My f5 has a fairly large illuminated field which lights up the 27mm field stop of the 32mm Plossl at virtually 100%. Larger 2" eyepieces offer a larger potential field stop and there will be a point where the 'illuminated field' drops below 100%. Directly effecting brightness.

It is likely that an F6 or higher scope will have a smaller illuminated field , which is prime for high mag and better contrast on the planets (lower obstruction). The higher mag eyepieces have smaller field stops and having a larger illuminated field here is wasted, not all the light will reach the eyepiece.

Anyone who actually knows though please step in....

My theory goes something like that:
The image available at the focal plane of the scope is defined by the mirror or lens (say fl.1830mm F4.5).
The EP is looking at the image available at the focal plane, a short EP looks at a smaller area of the image at the apparent Field of View, a longer EP a larger area.

The brightness of an object at the focal plane is constant but the way the eye is seeing it depens soley on the EP.
For example, with a 26 mm x 68deg. EP the circle of the visible image is 35mm.
A 13mm x 68deg EP will show 17.5mm of the image.
The object will appear twice the size but only 1/4 as bright.

The rest is in the quality and design of the EP.

Paddy, what you are seeing is quite common, and the reason for this is better transmission of light through less lenses in the Plossl. The wider field hasn't much to do with it, unless the field isn't fully illuminated because of a restriction somewhere in the light path of the telescope system. This assumes of course, similar quality optics, as in this case you are comparing a TVue with another TVue. This comparison is only valid for the same focal length eyepieces and hence, same magnification. If the optics have better transmission of light, then all objects should appear brighter (both point sources like stars and extended objects, like planets, nebula, etc).
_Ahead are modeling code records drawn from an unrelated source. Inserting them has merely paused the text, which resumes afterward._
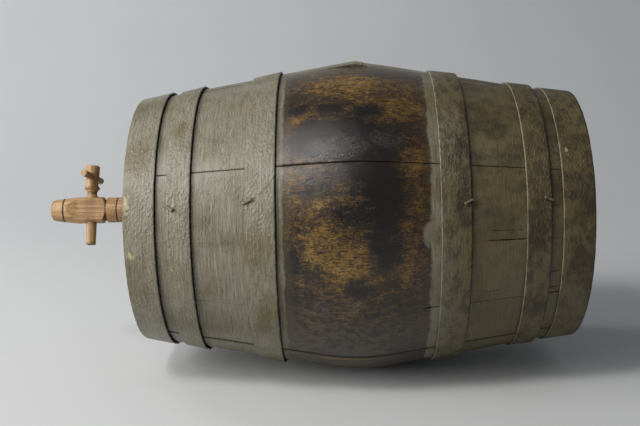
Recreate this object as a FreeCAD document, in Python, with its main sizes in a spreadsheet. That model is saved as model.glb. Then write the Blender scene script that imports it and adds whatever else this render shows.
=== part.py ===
import FreeCAD, Part
import Sketcher
import math
import os

# A small oak wine cask lying on its bilge, with a turned wooden tap in one head.
#
# Frame, in millimetres: the cask axis runs along X, with the tap at the -X end, and +Z is up.
# The origin is the middle of the flat worn under the bilge, which rests on the floor at Z = 0.
# A lean is an angle about the cask axis away from straight up: positive towards -Y.

Vector = FreeCAD.Vector
STAVE_COUNT = 14
BUNG_STAVE = 14
RESTING_STAVE = 7
BOARD_COUNT = 5

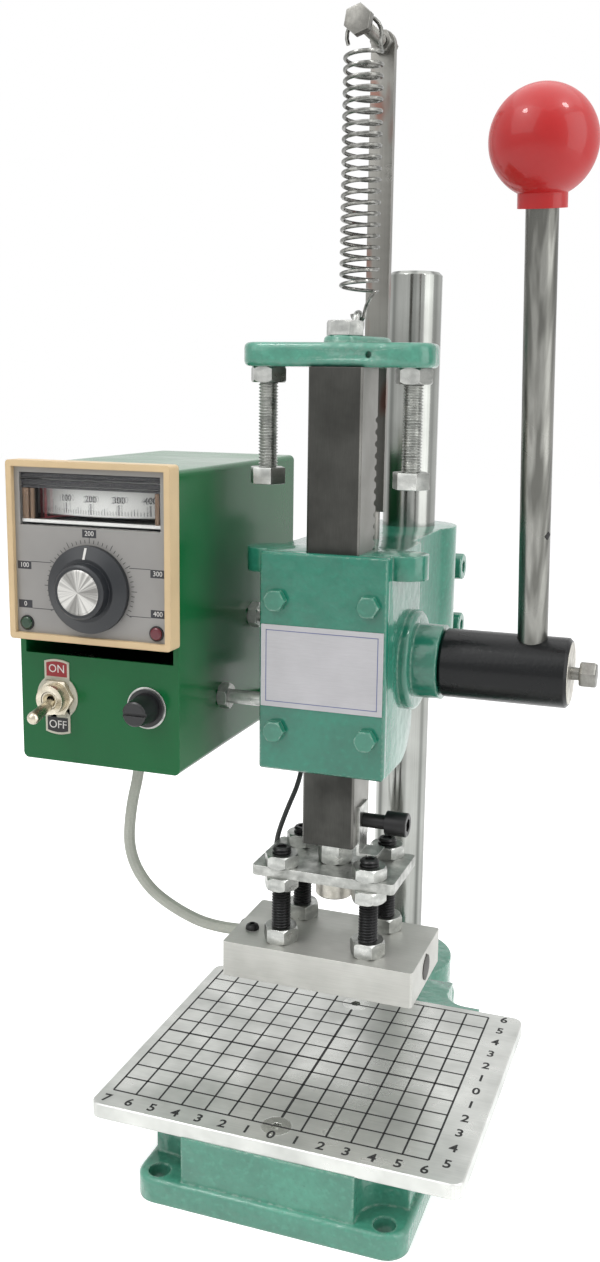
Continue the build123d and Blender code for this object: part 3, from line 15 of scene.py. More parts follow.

However, there are instances where widefields give a brighter image than narrow fields, but this is because the optical quality of the lenses, ie. type of glass and coatings, is better in the widefield. Again, only comparing the same magnifications, otherwise, other factors, like exit pupil play a part. For example, comparing a Pentax XW (70 deg field) to a Unitron Ortho, of the same focal length, will show the Pentax has brighter images (better glass and coatings. This I have compared by the way, not just theory.

Others please continue....

Cheers
Nick

Thanks chaps, I feel like I am starting to understand. However, my general experience of astronomy is that this is likely to be a temporary state - which is fantastic.